After all, contention, maleficence, finger-pointing and lies are Washington's main exports, and we're in a glut economy _ still wading through residual angst from the Senate hearings on Brett Kavanaugh's nomination to the Supreme Court, special counsel Robert S. Mueller III's downer testimony, every White House news conference since February 2017 and the incessant hum of the news cycle.
And Wednesday looked as if it'd be more of the same when William Taylor, the top U.S. diplomat in Ukraine, and George Kent, a senior State Department official in charge of Ukraine policy, testified before the House Intelligence Committee. The main subject: the alleged quid pro quo in Trump's call with Ukraine's President Volodymyr Zelensky in which he asked for a personal favor (dirt on Joe Biden and his son) while withholding military aid.
But a funny thing happened on the way to the grandstanding.
Career diplomat and Vietnam veteran Taylor kicked off the proceedings with a cogent, 41-minute opening statement that contextualized and connected the role of Russia in Ukraine, the plight of Ukrainians and the critical importance of America's relationship with Ukraine to Trump's phone call.
He explained that there "appeared to be two channels of U.S. policy-making and implementation, one regular and one highly irregular." The "irregular" channel included the involvement of Trump's personal lawyer, Rudolph W. Giuliani, and White House Chief of Staff Mick Mulvaney. And the "irregular" channel, Taylor said, ran "contrary to the goals of long-standing U.S. policy."
Kent, who oversaw European and Eurasian affairs with deep knowledge of the relationship between the U.S. and Ukraine, explained step by step why the GOP's assertions that Trump was trying to combat corruption in Ukraine with the now-infamous phone call were not in line with any sort of operation he recognized or witnessed as a long-time diplomat.
The GOP was of course ready with an outrage offensive. Rep. Devin Nunes defended Trump by passing off the inquiry as nothing more than a "theatrical performance." But then he practically put on a Shakespearean wig and tights when he proclaimed, "This spectacle is doing great damage to our country. ... It's nothing more than an impeachment process in search of a crime."
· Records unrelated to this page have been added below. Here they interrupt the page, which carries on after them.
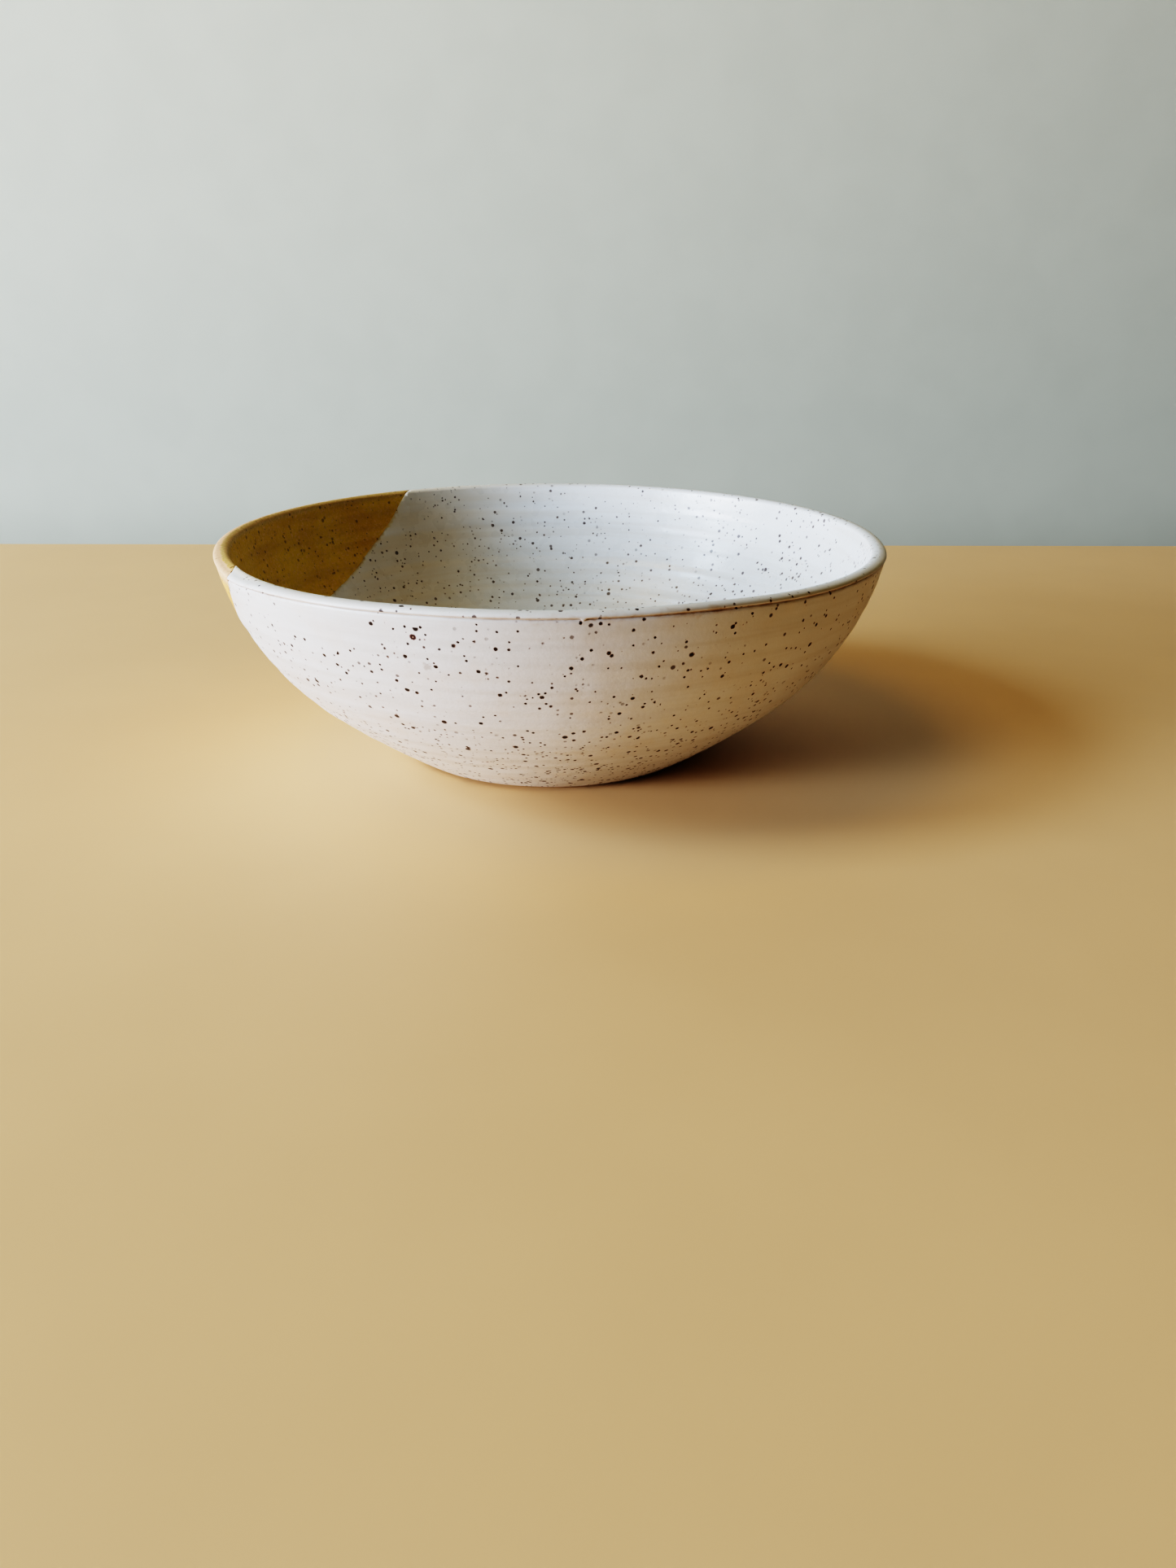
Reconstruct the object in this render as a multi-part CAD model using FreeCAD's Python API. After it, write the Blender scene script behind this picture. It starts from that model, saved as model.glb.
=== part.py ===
"""Wheel-thrown stoneware bowl: one fired clay body, with three glaze coats fused onto it.

The frame is in millimetres, +Z up, with the origin at the centre of the foot, on the table.
Each piece is a section turned about Z. The coats are drawn on the clay's own curves, so clay and
glaze meet face to face, and all the curves of the side share two centres.
"""
import FreeCAD, Part
import math
import os

# Overall size, over the glaze
rim_radius = 98.0           # widest point, on the outside of the lip
height = 65.0               # table to the crest of the lip
wall = 4.05                 # thickness of the side, glaze included
glaze = 0.45                # thickness of each coat

# Side of the bowl: a round shoulder that runs down into a nearly straight lower wall
shoulder_radius = 74.0      # outside, from the lip down to the shoulder
lip_slope = 79.3            # degrees from the table, where the side meets the lip
shoulder_slope = 39.5       # degrees from the table, where the two arcs meet
lower_radius = 240.0        # outside, from the shoulder down to the foot

# Lip: a slightly flattened round, a little proud of the side
lip_rise = 1.7              # from the lip's widest point up to its crest
lip_overhang = 0.28         # how far the lip stands out past the side
lip_roll = 0.6              # how far the liner glaze runs down past the lip's widest point
roll_bulge_in = 0.15        # the rolled edge's middle point: this far in from the widest point
roll_bulge_down = 0.45      # and this far down
bare_line = 0.5             # height of the bare clay line between liner and outer glaze

# Foot ring, cut into the base and left bare
recess_radius = 34.5
recess_depth = 2.0
recess_bevel = 2.0          # the recess widens by this much on its way down
bare_foot = 1.2             # the outer glaze is wiped off below this height

# Ochre dip: beyond a tilted plane the coat is ochre instead of white
dip_azimuth = 168.3         # the way that the plane faces, degrees from +X towards +Y
dip_tilt = 24.0             # degrees that it faces upwards
dip_distance = 89.2         # from the origin to the plane


def point(r, z):
    return FreeCAD.Vector(r, 0, z)


def on_arc(centre, radius, slope):
    """The point of an arc where the arc slopes by that angle: 0 is straight below the centre."""
    a = math.radians(slope)
    return point(centre.x + radius * math.sin(a), centre.z - radius * math.cos(a))


def slope_at(centre, radius, z):
    """The slope of an arc at height z, in degrees."""
    return math.degrees(math.acos((centre.z - z) / radius))


def arc(centre, radius, start, end):
    """Arc edge between two slopes."""
    middle = on_arc(centre, radius, (start + end) / 2)
    return Part.Arc(on_arc(centre, radius, start), middle, on_arc(centre, radius, end)).toShape()


def line(start, end):
    return Part.makeLine(start, end)


# The lip's widest point, and the centres that the side's arcs share
lip_z = height - lip_rise
side_at_lip = point(rim_radius - lip_overhang, lip_z)
shoulder_centre = on_arc(side_at_lip, -shoulder_radius, lip_slope)
lower_centre = on_arc(shoulder_centre, shoulder_radius - lower_radius, shoulder_slope)

clay_in = shoulder_radius - wall + glaze      # radius of the clay's inner face
glaze_in = shoulder_radius - wall             # radius of the liner's inner face


def side(depth, top, bottom):
    """Outer side, that far below the glazed surface, from height top down to height bottom."""
    upper = shoulder_radius - depth
    lower = lower_radius - depth
    return [arc(shoulder_centre, upper, slope_at(shoulder_centre, upper, top), shoulder_slope),
            arc(lower_centre, lower, shoulder_slope, slope_at(lower_centre, lower, bottom))]


def side_point(depth, z):
    """Point of the shoulder arc at height z, that far below the glazed surface."""
    radius = shoulder_radius - depth
    return on_arc(shoulder_centre, radius, slope_at(shoulder_centre, radius, z))


def inside(radius):
    """Inner face from the lip down: the arc of the wall, then the flat floor to the axis."""
    wall_arc = arc(shoulder_centre, radius, slope_at(shoulder_centre, radius, lip_z), 0)
    floor_z = shoulder_centre.z - radius
    return [wall_arc, line(point(shoulder_centre.x, floor_z), point(0, floor_z))]


def lip(outer, inner, rise):
    """Half ellipse over the lip, from its outer to its inner point."""
    centre = point((outer.x + inner.x) / 2, lip_z)
    crest = centre + point(0, rise)
    ellipse = Part.Ellipse(outer, crest, centre)
    return Part.ArcOfEllipse(ellipse, 0, math.pi).toShape()


def turned(edges):
    """Solid made by turning a closed section about Z."""
    face = Part.Face(Part.Wire(Part.__sortEdges__(edges)))
    solid = face.revolve(FreeCAD.Vector(0, 0, 0), FreeCAD.Vector(0, 0, 1), 360)
    return solid if solid.Volume > 0 else solid.reversed()


def inner_point(radius):
    return on_arc(shoulder_centre, radius, slope_at(shoulder_centre, radius, lip_z))


# The clay's lip, which the coats roll over
clay_lip_out = side_point(glaze, lip_z)
clay_lip_in = inner_point(clay_in)
clay_lip = lip(clay_lip_out, clay_lip_in, lip_rise - glaze)
clay_floor_z = shoulder_centre.z - clay_in
glaze_floor_z = shoulder_centre.z - glaze_in


def clay_body():
    """Foot ring, side, lip, inner face and floor: thrown and turned from one lump."""
    lower = lower_radius - glaze
    foot_edge = on_arc(lower_centre, lower, slope_at(lower_centre, lower, 0))
    foot_inner = point(recess_radius + recess_bevel, 0)
    recess_corner = point(recess_radius, recess_depth)
    recess_middle = point(0, recess_depth)
    return turned(side(glaze, lip_z, 0) + [clay_lip] + inside(clay_in) + [
        line(point(0, clay_floor_z), recess_middle),
        line(recess_middle, recess_corner),
        line(recess_corner, foot_inner),
        line(foot_inner, foot_edge)])


def glazed_lip():
    return lip(point(rim_radius, lip_z), inner_point(glaze_in), lip_rise)


def over_clay_lip(low):
    """The clay's own surface from that height on the outside, over the lip and down to the floor."""
    radius = shoulder_radius - glaze
    under = arc(shoulder_centre, radius, slope_at(shoulder_centre, radius, low),
                slope_at(shoulder_centre, radius, lip_z))
    return [under, clay_lip] + inside(clay_in)


def liner_coat():
    """White coat of the inside, carried over the lip to a rounded edge just below it."""
    low = lip_z - lip_roll
    middle = point(rim_radius - roll_bulge_in, lip_z - roll_bulge_down)
    rolled_edge = Part.Arc(point(rim_radius, lip_z), middle, side_point(glaze, low)).toShape()
    return turned(over_clay_lip(low) + [rolled_edge, glazed_lip()] + inside(glaze_in) + [
        line(point(0, glaze_floor_z), point(0, clay_floor_z))])


def coat_end(centre, clay_radius, z):
    """Square end of the outer coat, at height z on the clay."""
    slope = slope_at(centre, clay_radius, z)
    return on_arc(centre, clay_radius, slope), on_arc(centre, clay_radius + glaze, slope)


def outer_coat():
    """White coat of the outside, from the bare line under the lip down to the bare foot."""
    top_in, top_out = coat_end(shoulder_centre, shoulder_radius - glaze,
                               lip_z - lip_roll - bare_line)
    low_in, low_out = coat_end(lower_centre, lower_radius - glaze, bare_foot)
    return turned(side(glaze, top_in.z, low_in.z) + side(0, top_out.z, low_out.z) + [
        line(top_in, top_out), line(low_in, low_out)])


def whole_coat():
    """One unbroken coat over the inside, the lip and the outside."""
    low_in, low_out = coat_end(lower_centre, lower_radius - glaze, bare_foot)
    joint_z = lip_z - lip_roll - bare_line
    return turned(side(glaze, lip_z, low_in.z) + [clay_lip] + inside(clay_in) + [
        line(point(0, clay_floor_z), point(0, glaze_floor_z))] + inside(glaze_in) + [
        glazed_lip(), line(point(rim_radius, lip_z), side_point(0, joint_z))]
        + side(0, joint_z, low_out.z) + [line(low_in, low_out)])


def dip():
    """Block of all that lay under the surface of the ochre glaze when the bowl was dipped."""
    size = 4 * rim_radius
    azimuth = math.radians(dip_azimuth)
    tilt = math.radians(dip_tilt)
    facing = FreeCAD.Vector(math.cos(azimuth) * math.cos(tilt),
                            math.sin(azimuth) * math.cos(tilt), math.sin(tilt))
    block = Part.makeBox(size, size, size, FreeCAD.Vector(-size / 2, -size / 2, 0))
    turn = FreeCAD.Rotation(FreeCAD.Vector(0, 0, 1), facing)
    block.Placement = FreeCAD.Placement(facing * dip_distance, turn)
    return block


def main():
    os.makedirs("parts", exist_ok=True)
    dipped = dip()
    pieces = {
        "clay_body": clay_body(),
        "white_liner_glaze": liner_coat().cut(dipped),
        "white_outer_glaze": outer_coat().cut(dipped),
        "ochre_dip_glaze": whole_coat().common(dipped),
    }
    for name, shape in pieces.items():
        shape.exportStep(f"parts/{name}.step")
        box = shape.BoundBox
        print(name, "valid", shape.isValid(), "solids", len(shape.Solids),
              "volume", round(shape.Volume), "z", round(box.ZMin, 2), round(box.ZMax, 2),
              "x", round(box.XMin, 2), round(box.XMax, 2))


main()
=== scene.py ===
import math

import bmesh
import bpy
import numpy as np
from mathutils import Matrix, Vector


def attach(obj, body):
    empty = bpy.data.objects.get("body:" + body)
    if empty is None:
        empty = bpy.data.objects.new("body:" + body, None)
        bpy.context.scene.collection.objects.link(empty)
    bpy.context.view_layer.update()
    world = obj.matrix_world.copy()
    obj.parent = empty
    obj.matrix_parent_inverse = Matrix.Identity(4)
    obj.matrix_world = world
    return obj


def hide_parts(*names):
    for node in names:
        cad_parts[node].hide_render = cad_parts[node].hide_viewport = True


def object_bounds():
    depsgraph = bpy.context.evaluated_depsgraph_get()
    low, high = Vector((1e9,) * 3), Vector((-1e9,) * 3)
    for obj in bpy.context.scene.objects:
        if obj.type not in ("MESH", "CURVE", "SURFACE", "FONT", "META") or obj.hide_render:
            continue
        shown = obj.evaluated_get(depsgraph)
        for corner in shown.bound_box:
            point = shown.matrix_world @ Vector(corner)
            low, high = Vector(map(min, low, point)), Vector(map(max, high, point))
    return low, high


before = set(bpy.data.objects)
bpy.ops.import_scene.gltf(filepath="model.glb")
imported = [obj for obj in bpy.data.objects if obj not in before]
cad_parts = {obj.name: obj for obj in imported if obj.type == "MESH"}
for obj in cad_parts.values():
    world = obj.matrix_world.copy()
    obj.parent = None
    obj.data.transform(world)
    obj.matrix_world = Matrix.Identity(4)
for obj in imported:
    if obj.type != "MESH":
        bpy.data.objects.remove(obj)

cad_low, cad_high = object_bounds()

# ---------------------------------------------------------------------------------------------
# The bowl's section, in millimetres at its nominal size. UNIT carries it to the frame's metres.
# ---------------------------------------------------------------------------------------------
RIM = 98.0                                  # radius of the lip at its widest, over the glaze
HEIGHT = 65.0                               # table to the crest of the lip
UNIT = (cad_high.x - cad_low.x) / (2 * RIM)

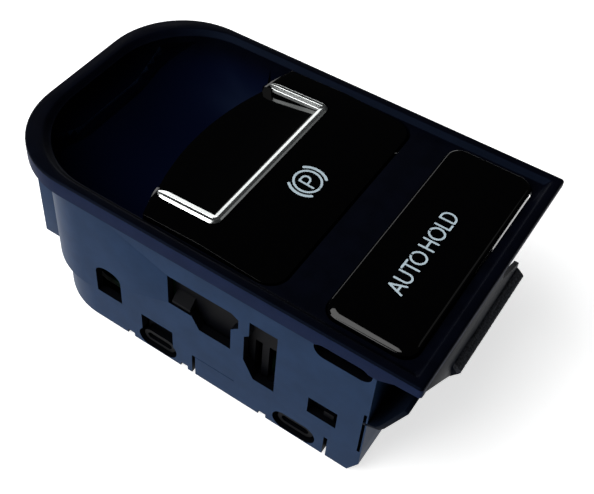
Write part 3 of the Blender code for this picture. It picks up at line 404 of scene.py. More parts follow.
def window(points, side):
    return prism(points, side * WINDOW_INNER_Y, side * (BODY_Y + WALL), "xz")


def pill(x, z, length, width, steps=8):
    radius = width / 2
    return rounded(x - length / 2, x + length / 2, z - radius, z + radius, (radius,) * 4, steps)


def rectangle(x0, x1, z0, z1):
    return ((x0, z0), (x1, z0), (x1, z1), (x0, z1))


def arch(x, z_top, width, height):
    points = [(x - width / 2, z_top - height), (x + width / 2, z_top - height),
              (x + width / 2, z_top - width / 3)]
    for step in range(1, 12):
        angle = math.pi * step / 12
        points.append((x + width / 2 * math.cos(angle),
                       z_top - width / 3 + width / 3 * math.sin(angle)))
    return points + [(x - width / 2, z_top - width / 3)]


MAIN_WINDOW = ((-0.0042, 0.0294), (0.0110, 0.0294), (0.0127, 0.0284), (0.0127, 0.0258),
               (0.0110, 0.0242), (0.0110, 0.0176), (0.0034, 0.0176), (0.0016, 0.0208),
               (-0.0042, 0.0208))
HEX_WINDOW = ((0.0152, 0.0298), (0.0215, 0.0298), (0.0215, 0.0120), (0.0166, 0.0120),
              (0.0141, 0.0168), (0.0141, 0.0244), (0.0152, 0.0254))
VENT = pill(0.0348, 0.0343, 0.0120, 0.0046)
FOOT_ARCH = arch(-0.0203, 0.0190, 0.0067, 0.0088)
SMALL_WINDOW = rectangle(0.0292, 0.0356, 0.0124, 0.0174)
END_SLIT = rectangle(0.0407, 0.0413, 0.0094, 0.0225)
SNAP_WINDOW = rectangle(-0.0117, -0.0035, 0.0050, 0.0109)
SNAP_XS = (-0.0076, 0.0267)
SNAP_Z = 0.0038
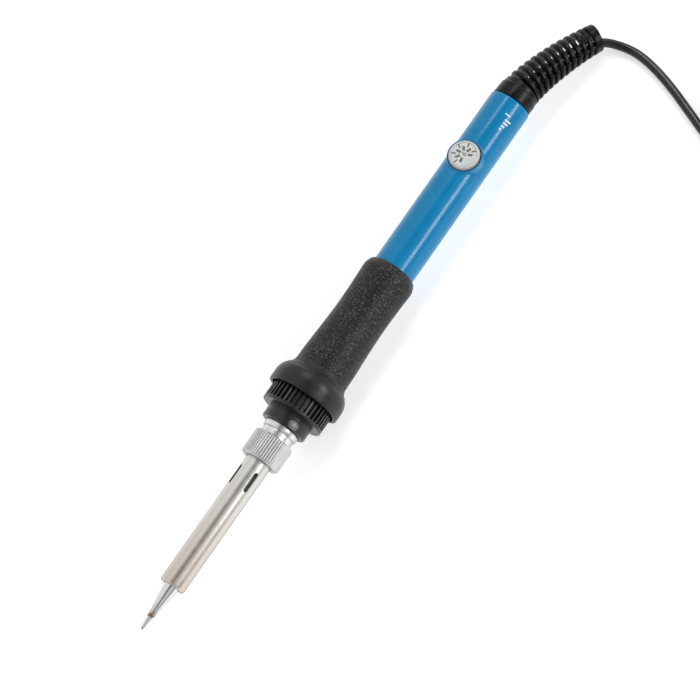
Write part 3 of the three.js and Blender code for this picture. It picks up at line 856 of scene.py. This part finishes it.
def make_tie():
    """A flat strap round the turns, with rounded corners."""
    low, high = (np.array(c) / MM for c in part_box("coil_tie"))
    wall, bottom = 0.8, 0.3
    near, far = high[1], low[1]
    top = high[2]
    corners = [(far, bottom, 0.3), (far, top, 2.0), (near, top, 2.0), (near, bottom, 0.3),
               (near - wall, bottom, 0.3), (near - wall, top - wall, 1.3),
               (far + wall, top - wall, 1.3), (far + wall, bottom, 0.3)]
    outline = rounded(corners)
    middle, half = (low[0] + high[0]) / 2, (high[0] - low[0]) / 2
    edge = 0.15
    rows = []
    for x, inset in ((-half, edge), (-half + edge, 0), (half - edge, 0), (half, edge)):
        centre = outline.mean(axis=0)
        pull = (centre - outline) / np.linalg.norm(centre - outline, axis=1)[:, None] * inset
        yz = outline + pull
        rows.append(np.column_stack([np.full(len(yz), middle + x), yz]))
    tie = lofted("coil_strap", rows, place=in_row)
    return dress(tie, black_plastic("strap_plastic", 3.0), "handle", "black_plastic", "coil_tie")


def super_section(half_x, half_z, power, count=64):
    """A rounded rectangle as a superellipse of (x, z) points."""
    turn = even_turns(count)
    c, s = np.cos(turn), np.sin(turn)
    return np.column_stack([
        half_x * np.sign(c) * np.abs(c) ** (2 / power),
        half_z * np.sign(s) * np.abs(s) ** (2 / power),
    ])


def make_plug():
    """A moulded two-blade plug: a block with finger grooves, shoulders and a ribbed neck."""
    low, high = (np.array(c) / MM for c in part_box("plug_body"))
    centre_x, centre_z = (low[0] + high[0]) / 2, (low[2] + high[2]) / 2
    wide, thick = (high[0] - low[0]) / 2, (high[2] - low[2]) / 2
    face, length = low[1], high[1] - low[1]
    shape = [  # share of the length, half width, half thickness, power
        (0.0, wide - 1.3, thick - 1.3, 5), (0.012, wide - 0.5, thick - 0.5, 5),
        (0.04, wide, thick, 5), (0.26, wide, thick, 5), (0.42, wide - 1.5, thick - 0.2, 4.5),
        (0.55, wide - 4.4, thick - 1.2, 4), (0.64, 5.6, 4.9, 3), (0.67, 5.2, 4.6, 3),
        (1.0, 4.2, 3.8, 2.6),
    ]
    shares = np.array([row[0] for row in shape])
    rows = []
    for share in np.linspace(0, 1, 120):
        half_x, half_z, power = (
            np.interp(share, shares, [row[k] for row in shape]) for k in (1, 2, 3))
        groove = 0.0
        if 0.12 < share < 0.36:
            groove = 0.55 * max(0.0, math.sin((share - 0.12) / 0.24 * 5 * 2 * math.pi)) ** 0.6
        if share > 0.7:
            groove = 0.7 * (math.sin((share - 0.7) / 0.3 * 4.5 * 2 * math.pi) > 0.2)
        section = super_section(half_x, half_z, power)
        squeeze = np.ones(2) - groove / np.array([half_x, half_z])
        if share < 0.5:
            squeeze[0] = 1.0
            middle = np.clip(1 - (np.abs(section[:, 0]) / (wide - 2.5)) ** 8, 0, 1)
            section[:, 1] *= 1 - middle * groove / half_z
        else:
            section = section * squeeze
        y = face + share * length
        rows.append(np.column_stack([
            centre_x + section[:, 0], np.full(len(section), y), centre_z + section[:, 1]]))
    plug = lofted("plug_moulding", rows, 40, in_row)
    return dress(plug, black_plastic("plug_plastic", 2.5), "handle", "plug_plastic", "plug_body")


def make_blade(letter):
    """A flat blade with rounded edges, a chamfered end and its hole."""
    node = "plug_blade_" + letter
    low, high = (np.array(c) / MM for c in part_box(node))
    half_x, half_z = (high[0] - low[0]) / 2, (high[2] - low[2]) / 2
    centre = (low + high) / 2
    rows = []
    for y, less in ((low[1], 0.55), (low[1] + 0.25, 0.3), (low[1] + 1.1, 0.0), (high[1], 0.0)):
        section = super_section(half_x - min(less, 0.5), half_z - less, 9, 32)
        rows.append(np.column_stack([
            centre[0] + section[:, 0], np.full(len(section), y), centre[2] + section[:, 1]]))
    blade = lofted("blade_" + letter, rows, place=in_row)
    turn = even_turns(32)
    hole_r, hole_y = 1.55, low[1] + 3.2
    rim = [np.column_stack([np.full(32, centre[0] + x), hole_y + hole_r * np.cos(turn),
                            centre[2] + hole_r * np.sin(turn)]) for x in (-3, 3)]
    cut(blade, lofted("hole", rim, place=in_row))
    return dress(blade, brass(), "handle", "brass", node)


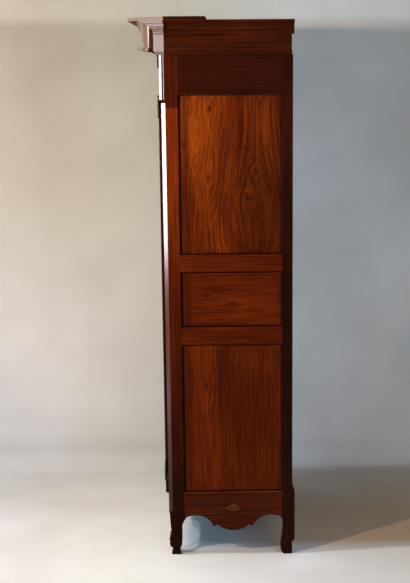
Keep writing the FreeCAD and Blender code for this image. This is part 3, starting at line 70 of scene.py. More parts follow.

Other Republicans on the committee tried to discredit Taylor, indirectly calling him a shill for the Democrats, a low-level statesman with no power, even a liar _ the (shoddy) logic being that he'd never met with Trump, and therefore was in no position to talk about the phone call. Rep. Jim "The Performer" Jordan tried to confuse Taylor, and everyone else, by scrambling the facts and reeling off multiple names of players who overheard or were told of the phone call. "We got six people!" Jordan cried. "I've seen church prayer chains that were less confusing than this." There were incredulous bellows about "outing the whistleblower," allusions to conspiracy theories involving Hillary Clinton, even the random targeting of evergreen villain Barack Obama.
What phone call?
The collective nausea is the point: The Republican preference for burying the facts in favor of complication and obfuscation is designed to sow doubt and frustration, leaving the American public to mourn the loss of a functioning government. (It doesn't help that Taylor and Kent showed up the Democrats, delivering a clearer narrative of events than the president's partisan opponents, or that such unvarnished assessments are now rare for Americans used to curated news on their siloed outlet of choice, unfiltered by Sean Hannity and Rachel Maddow.)
If all of these contributing factors nonetheless failed to pull the attention away from Trump and down the familiar wormholes, it was thanks to Taylor, who remained a calm, grandfatherly figure in his wire-rim glasses and understated green tie as he was asked over and over again to confirm details from his closed-door testimony. He also dropped a bombshell when he said an aide told him about overhearing Trump press Gordon Sondland, U.S. ambassador to the European Union, about "the investigations" _ meaning, into the Bidens _ the day after the Zelensky call.
Trump, who was holding a news conference with the Turkish president on Wednesday, said he didn't want to watch the hearings, but heard they were a "witch hunt," "a sham," "a hoax." He was one more person who, justifiably, feared what the inquiry might reveal, and sought to cloud the findings. But as Taylor and Kent showed, it's still possible for cooler heads to prevail in the Washington pressure cooker. Our job when testimony picks up again Friday is to stay focused on the signal, not the noise _ even if it makes us a little queasy.